# Phase 1 Batch Processing: Mathematical Slicing

This notebook implements the Phase 1 pipeline, which takes the raw scrambled puzzle images and segments them into individual pieces using Mathematical Slicing.

## Method
- **Input**: `Jigsaw Puzzle Dataset/Gravity Falls`
- **Logic**: Derives the grid size $N$ from the folder name (e.g. `puzzle_4x4` -> $N=4$). Slices the image into an exact $N \times N$ grid.
- **Output**: `phase1_batch_output/`

## Key Refinement
Previously, we used projection profiles to detect lines.
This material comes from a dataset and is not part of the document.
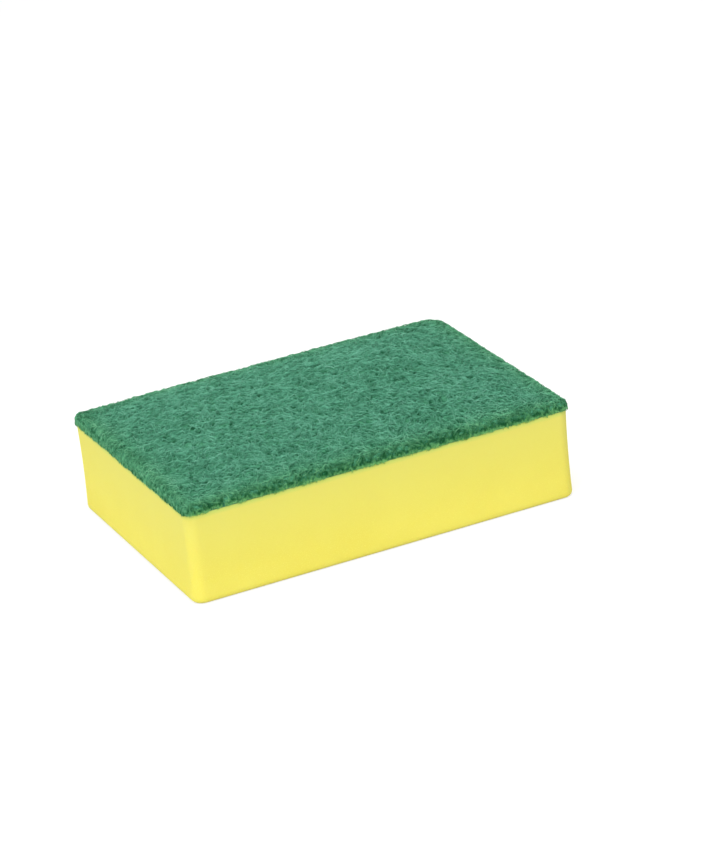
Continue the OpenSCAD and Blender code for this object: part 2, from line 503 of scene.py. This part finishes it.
def pad_reach(x, y, pad):
    """Distance of a point of the pad's flat skin past the seam, less than 0 on the pad."""
    radius = corner_radius(x, y)
    past = np.hypot(*past_core(x, y, PAD_HALF_L, PAD_HALF_W, radius))
    within = np.minimum(PAD_HALF_L - np.abs(x), PAD_HALF_W - np.abs(y)) - radius
    return past - np.maximum(within, 0) - (radius - pad.edge_r + pad_side(pad))


def pad_skin(x, y, pad, follow=1.0):
    """Point and outward direction of the pad's skin: flat cloth bent over the edge, on a crowned middle,
    with the gaps between tufts and the pits taken out of it, shallower towards the edge. follow is the
    share of the pits' depth that the skin goes down into. Also gives that depth."""
    plan_x, plan_y, depth, _, outward = bend_down(
        x, y, PAD_HALF_L, PAD_HALF_W, corner_radius(x, y), pad.edge_r)
    from_end, from_long_side = PAD_HALF_L - np.abs(plan_x), PAD_HALF_W - np.abs(plan_y)
    rise = shoulder(from_end, pad) * shoulder(from_long_side, pad)
    height = FOAM_T + pad.edge_t + (PAD_T - pad.edge_t) * rise - depth
    inner = ease(np.clip(np.minimum(from_end, from_long_side) / pad.tuft_fade, 0, 1))
    off_seam = ease(np.clip(-pad_reach(x, y, pad) / pad.edge_r, 0, 1))
    pit = (0.45 + 0.55 * inner) * off_seam * pit_depth(x, y, pad)
    hollow = inner * pad.tuft_depth * gap_depth(plan_x, plan_y, pad) + follow * pad.pit * pit
    return np.stack([plan_x, plan_y, height], -1) - hollow[..., None] * outward, outward, pit


def mat_points(pad):
    """The mat under the outer fibres: the pad's skin, sunk a little, down to the foam."""
    lines_x = block_lines(PAD_HALF_L - pad.edge_r, pad_side(pad), pad.step)
    lines_y = block_lines(PAD_HALF_W - pad.edge_r, pad_side(pad), pad.step)
    x, y = np.meshgrid(lines_x, lines_y)
    x, y = round_corners(x, y, PAD_HALF_L, PAD_HALF_W, corner_radius(x, y))
    points, outward, pit = pad_skin(x, y, pad)
    sunk = pad.sink * (0.4 + 0.6 * outward[..., 2:])
    # The second value is a tone of painted shade, lower down in the pits
    return points - sunk * outward, 1 - pit


def mat_material(pad):
    """Resin-bound mat: short strokes in two directions over a green that painted shade darkens down into the
    pits.
    """
    made = Shading("mat")
    place = made.node("ShaderNodeTexCoord").outputs["Object"]
    tone = made.node("ShaderNodeAttribute", attribute_name="tone").outputs["Fac"]
    strokes = made.noise(made.turned(place, (0, 0, 0.4), (1, 3, 1)), 900, 3, 0.6)
    crossing = made.noise(made.turned(place, (0, 0, -0.9), (1, 3, 1)), 1100, 3, 0.6)
    felt = made.math("MAXIMUM", strokes, crossing)
    # The tone attribute is painted shade, darker down in the pits, times the strokes
    shade = made.math("MULTIPLY", tone, made.spread(felt, 0.40, 0.66, 0.45, 1.0))
    made.set("Base Color", made.ramp(shade, [(0.15, pad.pit_shade_colour), (0.85, pad.colour)]))
    made.bump([(felt, 0.3 * MM)], 0.6)
    made.set("Roughness", made.spread(felt, 0.3, 0.7, 0.75, 0.9))
    made.set("Specular IOR Level", 0.2)
    return made.material


# Fibre


def fibre_paths(rng, x, y, heading, length, steps, fibre):
    """Crimped lines through points of the pad's flat skin: the heading swings as a sine of the run and
    drifts by the curl, and the line is the running sum of its steps. Gives x, y and the share of the
    run, a row for each line."""
    count = len(x)
    share = np.linspace(0, 1, steps + 1)
    length = length * rng.uniform(0.6, 1.4, (count, 1))
    run = (share[1:] - 0.5 / steps) * length
    heading = heading[:, None] + fibre.curl * rng.uniform(-1, 1, (count, 1)) * (run / length - 0.5)
    swing = fibre.crimp_turn * rng.uniform(0.5, 1.4, (count, 1))
    heading = heading + swing * np.sin(WHOLE_TURN * (run / fibre.crimp_l + rng.random((count, 1))))
    x_run = np.concatenate([np.zeros((count, 1)), np.cumsum(np.cos(heading) * length / steps, 1)], 1)
    y_run = np.concatenate([np.zeros((count, 1)), np.cumsum(np.sin(heading) * length / steps, 1)], 1)
    x_run += x[:, None] - x_run.mean(1, keepdims=True)
    y_run += y[:, None] - y_run.mean(1, keepdims=True)
    return x_run, y_run, share


def scattered_on_pad(rng, count, pad, nearest):
    """Random points of the pad's flat skin that lie up to the seam, and no farther from it than asked."""
    tries = 60 * count
    x = rng.uniform(-1, 1, tries) * (PAD_HALF_L + pad_side(pad))
    y = rng.uniform(-1, 1, tries) * (PAD_HALF_W + pad_side(pad))
    reach = pad_reach(x, y, pad)
    kept = np.flatnonzero((reach < 0) & (reach > -nearest))[:count]
    return x[kept], y[kept]


def keep_above(x, y, limit, pad):
    """Moves each line inwards by as much as its lowest point lies past the seam and its own limit, and
    then once more by what is left, because round a corner the move turns the line's points."""
    for _ in range(2):
        radius = corner_radius(x, y)
        u, v = past_core(x, y, PAD_HALF_L, PAD_HALF_W, radius)
        past = pad_reach(x, y, pad)
        worst = np.argmax(past, 1)[:, None]
        excess = np.maximum(np.take_along_axis(past, worst, 1) - limit, 0)
        share = excess / np.maximum(np.take_along_axis(np.hypot(u, v), worst, 1), TINY)
        x = x - np.take_along_axis(u, worst, 1) * share
        y = y - np.take_along_axis(v, worst, 1) * share
    return x, y


def on_map(*corners):
    """Places of faces' corners in a tube's own cell of the map, each given along and across the cell."""
    return np.stack([np.stack(np.broadcast_arrays(along, across), -1) for along, across in corners], -2)


def tube_map(count, share):
    """Map places of tubes, each in its own cell, in rows and columns: a tube's length runs along the cell
    and its three sides lie across it. Gives the places of the quads and of the end triangles."""
    side = np.arange(3)
    low, high = 0.1 + 0.8 * side / 3, 0.1 + 0.8 * (side + 1) / 3
    middle = (low + high) / 2
    at = 0.04 + 0.92 * share
    near, far = at[1:-2, None], at[2:-1, None]
    quads = on_map((near, low), (near, high), (far, high), (far, low)).reshape(1, -1, 4, 2)
    first = on_map((at[1], high), (at[1], low), (at[0], middle))
    last = on_map((at[-2], low), (at[-2], high), (at[-1], middle))
    caps = np.concatenate([first, last])[None]

    columns = math.ceil(math.sqrt(count / 4))
    cell = np.stack([np.arange(count) % columns, np.arange(count) // columns], -1)[:, None, None]
    size = np.array([1 / columns, 1 / math.ceil(count / columns)])
    return [((cell + part) * size).reshape(-1, part.shape[2], 2) for part in (quads, caps)]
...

This was replaced by strict mathematical slicing because the puzzle images are synthesized digitally without gaps, so exact division is more robust and faster.

In [1]:
import cv2
import numpy as np
import os
import glob
import shutil

In [2]:
def slice_mathematically(image_path, output_dir, N):
    """
    Slices the image into NxN grid mathematically.
    Assumes image is perfectly croppable or handles border pixels.
    """
    if not os.path.exists(output_dir):
        os.makedirs(output_dir)
    
    # 1. Load Image
    original = cv2.imread(image_path)
    if original is None:
        print(f"Error: Image not found at {image_path}")
        return
    
    h, w = original.shape[:2]
    
    # Calculate step sizes
    # We use floating point division for calculation but indices must be integers
    # To avoid rounding errors skipping pixels, we generate exact float boundaries
    step_x = w / N
    step_y = h / N
    
    piece_idx = 0
    
    # Generate pieces
    for i in range(N):
        for j in range(N):
            # Calculate coordinates
            y1 = int(i * step_y)
            y2 = int((i + 1) * step_y)
            x1 = int(j * step_x)
            x2 = int((j + 1) * step_x)
            
            # Ensure we reach the end exactly on the last piece
            if i == N - 1: y2 = h
            if j == N - 1: x2 = w
            
            piece = original[y1:y2, x1:x2]
            
            cv2.imwrite(f"{output_dir}/piece_{piece_idx}.jpg", piece)
            piece_idx += 1
    
    # Visualization of the grid
    mask_vis = original.copy()
    # Draw vertical lines
    for j in range(1, N):
        x = int(j * step_x)
        cv2.line(mask_vis, (x, 0), (x, h), (0, 0, 255), 2)
    # Draw horizontal lines
    for i in range(1, N):
        y = int(i * step_y)
        cv2.line(mask_vis, (0, y), (w, y), (0, 0, 255), 2)
        
    cv2.imwrite(f"{output_dir}/detected_grid.jpg", mask_vis)

In [3]:
def process_dataset(root_dir, output_root):
    """
    Walks through the dataset and processes all jpg images using mathematical slicing.
    """
    print(f"Starting mathematical slicing batch processing from {root_dir}...")
    
    # Categories: puzzle_2x2, puzzle_4x4, puzzle_8x8
    # Map category to grid size N
    categories = {
        "puzzle_2x2": 2,
        "puzzle_4x4": 4,
        "puzzle_8x8": 8
    }
    
    total_processed = 0
    
    for cat, N in categories.items():
        cat_path = os.path.join(root_dir, cat)
        if not os.path.exists(cat_path):
            print(f"Skipping {cat}, directory not found.")
            continue
            
        print(f"Processing category: {cat} with Grid Size N={N}")
        images = glob.glob(os.path.join(cat_path, "*.jpg"))
        
        for img_path in images:
            img_name = os.path.splitext(os.path.basename(img_path))[0]
            target_dir = os.path.join(output_root, cat, img_name)
            
            try:
                # Use mathematical slicing instead of projection solver
                slice_mathematically(img_path, target_dir, N)
                total_processed += 1
                if total_processed % 50 == 0:
                    print(f"Processed {total_processed} images...")
            except Exception as e:
                print(f"Failed to process {img_path}: {e}")

    print(f"Batch processing complete. {total_processed} images processed.")

In [4]:
if __name__ == "__main__":
    dataset_root = r"Jigsaw Puzzle Dataset/Gravity Falls"
    output_root = "phase1_batch_output"
    
    if os.path.exists(dataset_root):
        process_dataset(dataset_root, output_root)
    else:
        print(f"Dataset root not found: {dataset_root}")

Starting mathematical slicing batch processing from Jigsaw Puzzle Dataset/Gravity Falls...
Processing category: puzzle_2x2 with Grid Size N=2
Processed 50 images...
Processed 100 images...
Processing category: puzzle_4x4 with Grid Size N=4
Processed 150 images...
Processed 200 images...
Processing category: puzzle_8x8 with Grid Size N=8
Processed 250 images...
Processed 300 images...
Batch processing complete. 330 images processed.